Mercedes’ electrification plans include new battery Gigafactories, new EV platforms, solid-sate batteries and EVs across the range.
Mercedes may be already churning out electric cars – from the EQA to the EQS – but mostly based on ICE car platforms. Which isn’t ideal.
But now Mercedes sees the tipping point for EV adoption looming ever closer – especially at the ‘luxury end – so they have accelerated plans and will spend more than £35 billion by the end of the decade on their EV domination quest.
To start with, and adding to the existing EQA, EQC and EQS, Mercedes will offer a full BEV in every segment it serves by next year. But the big changes will come a bit further down the line.
From 2025, all newly-launched Mercedes architecture will be electric-only, with Mercedes developing three new EV platforms: MB.EA for medium to large cars, AMG.EA for AMG Performance and VAN.EA for vans. Yes, the platforms do what they say on the tin.
To feed the need for batteries, Mercedes is planning eight new battery Gigafactories, four of which will be in Europe (don’t hold your breath for a UK one) and is working with partners to increase energy density using silicon-carbon composite, and is also in talks to develop solid-state batteries too which, they think, could double energy capacity in the same battery space.
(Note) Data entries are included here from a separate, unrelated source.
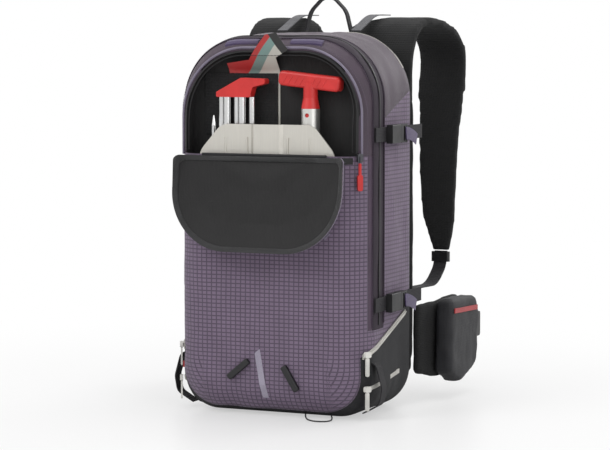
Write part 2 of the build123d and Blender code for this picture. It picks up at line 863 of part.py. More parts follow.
strap_root = padding_back + pad_gap + pad_thick / 2
strap_out = back_y + 168  # the pad's low end
strap_points = [
    (strap_root, bag_height - 104),
    (strap_root, bag_height - 42),
    (strap_root + 22, bag_height + 2),
    (strap_out - 86, bag_height + 17),
    (strap_out - 28, bag_height + 12),
    (strap_out + 20, bag_height - 7),
    (strap_out + 40, bag_height - 36),
    (strap_out + 31, bag_height - 88),
    (strap_out + 9, bag_height - 176),
    (strap_out, pad_end_height + 60),
    (strap_out, pad_end_height),
]
for side, name in ((1, "right"), (-1, "left")):
    with BuildPart() as strap:
        with BuildSketch(Plane.YZ):
            with BuildLine() as run:
                FilletPolyline(*strap_points, radius=soft_path(strap_points))
            trace(run.line, line_width=pad_thick)
        extrude(amount=side * 200)
        with BuildSketch(Plane.XY.offset(-10)):
            with BuildLine():
                FilletPolyline(
                    *[(side * x, y) for x, y in (
                        (26, back_y - 10), (26, back_y + 50), (62, back_y + 85), (76, strap_out + 32),
                        (76, strap_out + 72), (148, strap_out + 72), (148, strap_out + 32),
                        (136, back_y + 90), (132, back_y - 10),
                    )],
                    radius=[1, 20, 40, 60, 1, 1, 60, 60, 1],
                    close=True,
                )
            make_face()
        extrude(amount=700, mode=Mode.INTERSECT)
        with BuildSketch(Plane.XZ.offset(-360)):
            with BuildLine():
                FilletPolyline(
                    *[(side * x, z) for x, z in (
                        (20, bag_height + 84), (20, bag_height - 66), (78, bag_height - 96),
                        (86, bag_height - 196), (94, pad_end_height + 54), (110, pad_end_height + 6),
                        (113, pad_end_height - 18), (136, pad_end_height - 18), (138, pad_end_height + 6),
                        (146, pad_end_height + 54), (148, bag_height - 196), (150, bag_height + 84),
                    )],
                    radius=[1, 30, 30, 60, 40, 20, 1, 1, 20, 40, 60, 1],
                    close=True,
                )
            make_face()
        extrude(amount=300, mode=Mode.INTERSECT)
    finish(strap, f"shoulder_strap_{name}")

handle_x, handle_half, handle_wide, handle_top = 8.0, 37.0, 11.0, bag_height + 48
handle_foot = padding_high + pad_gap
handle_points = [(14, 0), (0, 18), (9, handle_top - handle_foot - 18), (27, handle_top - handle_foot)]
handle_left = [(handle_x - handle_half + x, handle_foot + z) for x, z in handle_points]
handle_right = [(handle_x + handle_half - x, handle_foot + z) for x, z in reversed(handle_points)]
with BuildPart() as grab_handle:
    with BuildSketch(Plane.XZ.offset(-padding_back + 0.5)):
        with BuildLine() as arch:
            FilletPolyline(*handle_left, *handle_right, radius=[12, 30, 12, 12, 30, 12])
        trace(arch.line, line_width=2.4)
    extrude(amount=handle_wide)
finish(grab_handle, "grab_handle")

lifter_x, lifter_half = 44.0, 7.5
lifter_points = [
    (back_y - 12, bag_height + 2),
    (back_y + 8, bag_height + 9),
    (back_y + 50, bag_height + 25),
    (back_y + 106, bag_height + 25),
]
with BuildPart() as load_lifters:
    with BuildSketch(Plane.YZ.offset(lifter_x + 14 - lifter_half)):
        with BuildLine() as run:
            FilletPolyline(*lifter_points, radius=soft_path(lifter_points))
        trace(run.line, line_width=1.4)
    extrude(amount=2 * lifter_half)
    mirror(about=Plane.YZ)
finish(load_lifters, "load_lifters")

web_x, web_end = 124.0, 162.0
web_points = [
    (strap_out, pad_end_height - 1),
    (strap_out - 6, web_end + 22),
    (strap_out - 42, web_end - 2),
    (strap_out - 108, web_end),
    (padding_back + 2, web_end + 2),
]
with BuildPart() as strap_webbing:
    with BuildSketch(Plane.YZ.offset(web_x - webbing / 2)):
        with BuildLine() as run:
            FilletPolyline(*web_points, radius=soft_path(web_points))
        trace(run.line, line_width=webbing_thick)
    extrude(amount=webbing)
    mirror(about=Plane.YZ)
finish(strap_webbing, "strap_webbing")

with BuildPart() as strap_adjusters:
    with BuildSketch(Plane.XY.offset(pad_end_height - 17)):
        with Locations((web_x, strap_out - 2)):
            RectangleRounded(28, 9, 3)
            Rectangle(webbing + 1, webbing_thick + 3, mode=Mode.SUBTRACT)
    extrude(amount=15)
    mirror(about=Plane.YZ)
finish(strap_adjusters, "strap_adjusters")


# Hip belt: a fixed lumbar belt, and a wing hinged at each end of it.

lumbar_front = padding_back + pad_gap
lumbar_half, lumbar_low, lumbar_high = half_width - 11, belt_low + 8, belt_high - 4
wing_root_x = half_width - 3
with BuildPart() as lumbar_belt:
    with BuildSketch(Plane.XZ.offset(-lumbar_front)):
        with Locations((0, (lumbar_low + lumbar_high) / 2)):
            RectangleRounded(2 * lumbar_half, lumbar_high - lumbar_low, 14)
    extrude(amount=-belt_thick)
    fillet(lumbar_belt.faces().sort_by(Axis.Y)[-1].edges(), radius=4)
finish(lumbar_belt, "lumbar_belt")

wing_root_y = lumbar_front + belt_thick / 2
wing_end = back_y + 184
wing_x = wing_root_x + 11
wing_points = [
    (wing_root_x, wing_root_y),
    (wing_x - 3, back_y + 60),
    (wing_x, back_y + 120),
    (wing_x - 1, wing_end),
]
pouch_front, pouch_back = back_y + 46, wing_end - 12
pouch_inner = wing_x + belt_thick / 2 + 0.6
tail_x, tail_long, tail_wide = wing_x - 2.5, 34.0, 30.0
buckle_high = (belt_low + belt_high) / 2 + 1
for side, name in ((1, "right"), (-1, "left")):
    with BuildPart() as wing:
        with BuildSketch(Plane.XY.offset(belt_low)):
            with BuildLine() as run:
                FilletPolyline(*[(side * x, y) for x, y in wing_points], radius=soft_path(wing_points))
            trace(run.line, line_width=belt_thick)
            with Locations((side * wing_root_x, wing_root_y)):
                Circle(belt_thick / 2)
        extrude(amount=belt_high - belt_low)
        with BuildSketch(Plane.YZ):
            with BuildLine():
                FilletPolyline(
                    (back_y, belt_low + 14), (back_y + 70, belt_low), (wing_end - 40, belt_low),
                    (wing_end + 2, belt_low + 36), (wing_end + 2, belt_high - 34), (wing_end - 30, belt_high),
                    (back_y, belt_high - 6),
                    radius=[10, 30, 20, 16, 12, 30, 10],
                    close=True,
                )
            make_face()
        extrude(amount=200, both=True, mode=Mode.INTERSECT)
    finish(wing, f"belt_wing_{name}")

    with BuildPart() as pouch:
        with BuildSketch(Plane.YZ.offset(side * pouch_inner)):
            with BuildLine():
                FilletPolyline(
                    (pouch_front, pouch_low + 22), (pouch_front + 46, pouch_low), (pouch_back - 10, pouch_low + 20),
                    (pouch_back, pouch_high - 34), (pouch_back - 14, pouch_high - 4), (pouch_front + 6, pouch_high),
                    radius=[12, 26, 20, 18, 10, 8],
                    close=True,
                )
            make_face()
        extrude(amount=side * pouch_deep)
        fillet(pouch.faces().sort_by(Axis.X, reverse=side > 0)[0].edges(), radius=7)
    finish(pouch, f"belt_pouch_{name}")

    with BuildPart() as belt_zip:
        with BuildSketch(Plane.YZ.offset(side * (pouch_inner + pouch_deep + seat))):
            with BuildLine() as run:
                Line((pouch_front + 12, pouch_high - 18), (pouch_back - 16, pouch_high - 22))
            trace(run.line, line_width=7)
        extrude(amount=side * 1.4)
    finish(belt_zip, f"belt_zip_{name}")

    with BuildPart() as belt_tail:
        with BuildSketch(Plane.YZ.offset(side * tail_x)):
            with Locations((wing_end + tail_long / 2 + 2.3, buckle_high)):
                Rectangle(tail_long, tail_wide)
        extrude(amount=side * webbing_thick)
    finish(belt_tail, f"belt_webbing_{name}")

    with BuildPart() as belt_buckle:
        with BuildSketch(Plane.YZ.offset(side * (tail_x + webbing_thick / 2) - 4.5)):
            with Locations((wing_end + 2.3 + tail_long + 18.5, buckle_high)):
                RectangleRounded(36, 38, 5)
                if side < 0:
                    with Locations((12, 0)):
                        Rectangle(22, 24, mode=Mode.SUBTRACT)
        extrude(amount=9)
    finish(belt_buckle, f"belt_buckle_{name}")


# Cord: a thin lash loop that lies out on the ground from the base seam.

cord_radius = 1.0
cord_points = [
    (50, front_y + 29, 6.6),
    (56, front_y + 10, 1.7),
    (75, front_y - 12, 1.3),
    (98, front_y - 8, 1.3),
    (99, front_y + 12, 1.7),
    (87, front_y + 29, 6.6),
]
with BuildPart() as axe_cord_loop:
    with BuildLine() as route:
        FilletPolyline(*cord_points, radius=soft_path(cord_points))
    with BuildSketch(Plane(origin=route.line @ 0, z_dir=route.line % 0)):
        Circle(cord_radius)
    sweep(path=route.line)
finish(axe_cord_loop, "axe_cord_loop")
cord_length = sum(edge.length for edge in route.line.edges())
print("cord", round(cord_length, 1), round(axe_cord_loop.part.volume / (3.1416 * cord_radius**2), 1))
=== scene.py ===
# A ski touring backpack with its tool pocket open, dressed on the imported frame.
import math

import bmesh
import bpy
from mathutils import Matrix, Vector, noise


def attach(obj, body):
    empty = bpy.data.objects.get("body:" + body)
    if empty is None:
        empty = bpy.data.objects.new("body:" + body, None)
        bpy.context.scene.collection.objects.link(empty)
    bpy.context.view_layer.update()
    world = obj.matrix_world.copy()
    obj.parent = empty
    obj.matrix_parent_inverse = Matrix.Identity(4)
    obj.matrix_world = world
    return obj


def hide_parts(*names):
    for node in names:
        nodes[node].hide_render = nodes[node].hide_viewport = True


print("loading the frame")
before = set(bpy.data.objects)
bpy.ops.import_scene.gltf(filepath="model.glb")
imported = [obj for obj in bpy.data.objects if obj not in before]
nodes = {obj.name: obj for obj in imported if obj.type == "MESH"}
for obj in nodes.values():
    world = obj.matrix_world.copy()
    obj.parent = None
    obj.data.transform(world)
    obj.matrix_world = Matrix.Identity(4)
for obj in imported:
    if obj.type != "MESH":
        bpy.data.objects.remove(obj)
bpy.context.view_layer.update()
milli = 0.001  # sizes below are in millimetres


# Shader maths: plain sums on values add Math nodes.
class Value:
    def __init__(self, graph, socket):
        self.graph = graph
        self.socket = socket

    def maths(self, operation, *others):
        values = {n: other for n, other in enumerate((self,) + others)}
        return self.graph.add("ShaderNodeMath", {"operation": operation}, values)

    def __add__(self, other):
        return self.maths("ADD", other)

    def __radd__(self, other):
        return self.maths("ADD", other)

    def __sub__(self, other):
        return self.maths("SUBTRACT", other)

    def __rsub__(self, other):
        return self.graph.add("ShaderNodeMath", {"operation": "SUBTRACT"}, {0: other, 1: self})

    def __mul__(self, other):
        return self.maths("MULTIPLY", other)

    def __rmul__(self, other):
        return self.maths("MULTIPLY", other)

    def __truediv__(self, other):
        return self.maths("DIVIDE", other)


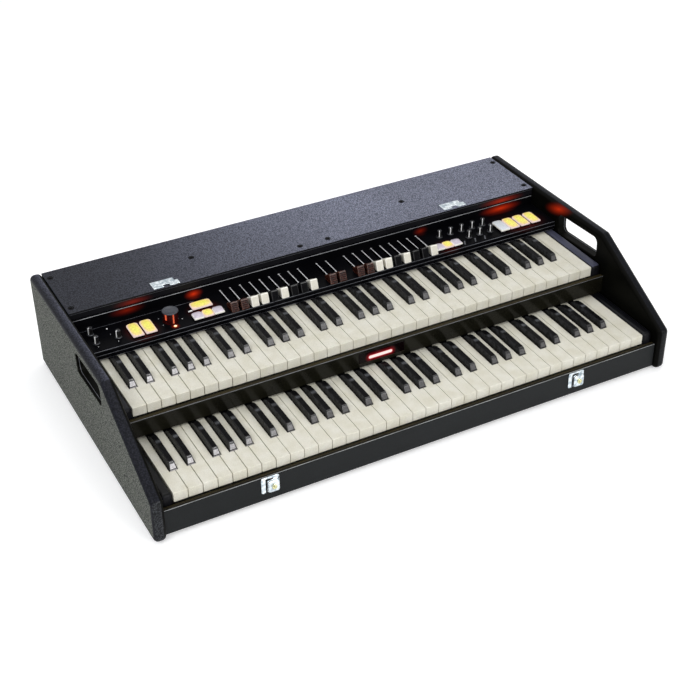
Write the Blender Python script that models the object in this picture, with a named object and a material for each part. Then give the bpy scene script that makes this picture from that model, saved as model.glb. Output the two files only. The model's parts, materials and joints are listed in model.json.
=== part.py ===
# Portable two-manual electronic organ with drawbars, in metres, +Z up.
# X runs along the keys from bass to treble, Y runs from the player to the back.
# The case is drawn from its own datum: Y = 0 at the front of the side panels and
# Z = 0 at their lower edge. One empty carries that datum to the part's frame.

import math

import bmesh
import bpy
from mathutils import Vector

# Fits
GAP = 0.0003
KEY_GAP = 0.0010
SLIDE_GAP = 0.0003
RAIL_CLEARANCE = 0.0020

# Keys, measured back from their front edge and up from their underside
OCTAVES = 5
PLAYING_OCTAVE = 0
KEY_PITCH = 0.0235
KEY_HEIGHT = 0.0166
KEY_LENGTH = 0.1916
KEY_WALL = 0.0016
KEY_SKIN = 0.0026
KEY_FRONT_ROUND = 0.0012
PIVOT_SETBACK = 0.184
SHARP_PLACES = (0.90, 2.10, 3.857, 5.0, 6.143)
SHARP_WIDTH = 0.0126
SHARP_TOP_WIDTH = 0.0088
SHARP_RISE = 0.0115
SHARP_SETBACK = 0.050
SHARP_CREST_END = 0.116
SHARP_TAIL = 0.139
SHARP_STEM = 0.0076
SHARP_FOOT = 0.012
SHARP_LENGTH = 0.1895
NOTCH_SIDE_GAP = 0.0008
NOTCH_FRONT_GAP = 0.0016

# Manuals: where the naturals' front edge and top surface lie
LOWER_FRONT = 0.0192
LOWER_TOP = 0.0673
UPPER_FRONT = 0.1703
UPPER_TOP = 0.1206

# Rails behind the fixed keys, and the frames that carry the keys
NATURAL_BAR_DEPTH = 0.0045
NATURAL_BAR_HEIGHT = 0.0050
SHARP_BAR_DEPTH = 0.0050
FRAME_PLATE = 0.0020
FRAME_DROP = 0.0110
FRAME_FRONT = 0.0020
FRAME_BACK_GAP = 0.0012
FRAME_SHEET = 0.0025
FRAME_FLANGE = 0.0176
RIDGE_DEPTH = 0.0080
FELT_SETBACK = 0.0270
FELT_DEPTH = 0.0100
FELT_RISE = 0.0020

# Case
SIDE_THICKNESS = 0.0200
CHEEK_WIDTH = 0.0204
CASE_DEPTH = 0.5320
FRONT_HEIGHT = 0.0768
KNEE_Y = 0.1795
KNEE_Z = 0.1775
BACK_HEIGHT = 0.1745
CORNER_ROUND = 0.0095
EDGE_ROUND = 0.0080
ARC_STEPS = 3
SLOT_LENGTH = 0.1130
SLOT_HEIGHT = 0.0370
SLOT_CENTRE_Y = 0.2450
SLOT_CENTRE_Z = 0.1415
SLOT_ROUND = 0.0095
SLOT_EASE = 0.0020
SLOT_TILT = math.radians(2.5)
CHEEK_RISE = 0.0018
CHEEK_ADVANCE = 0.0011
CHEEK_BACK = 0.3720

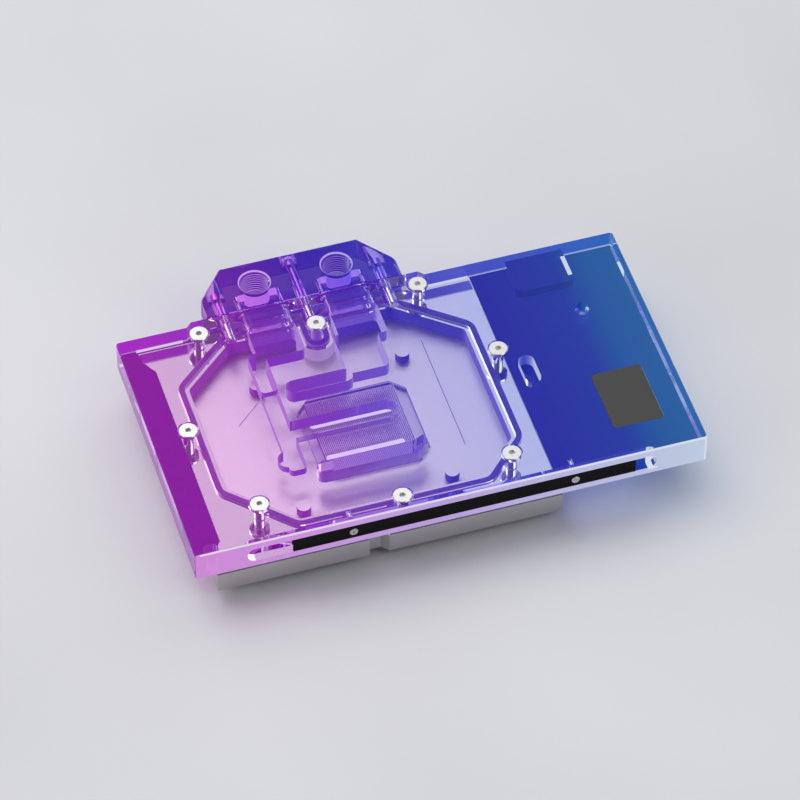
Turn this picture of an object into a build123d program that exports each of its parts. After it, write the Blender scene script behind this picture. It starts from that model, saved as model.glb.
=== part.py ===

Mercedes isn’t ignoring electric motors either and has acquired UK-based electric motor company YASA to help develop the next generation of axial flux motors, and nor is it ignoring charging, with Plug & Charge promising seamless charging at EV points without barriers. It will also recycle battery packs by repurposing or scavenging for materials.
Despite all this – and going fully BEV by 2030 – Mercedes say the reducing cost of building EVs will allow them to maintain, and even improve, margins.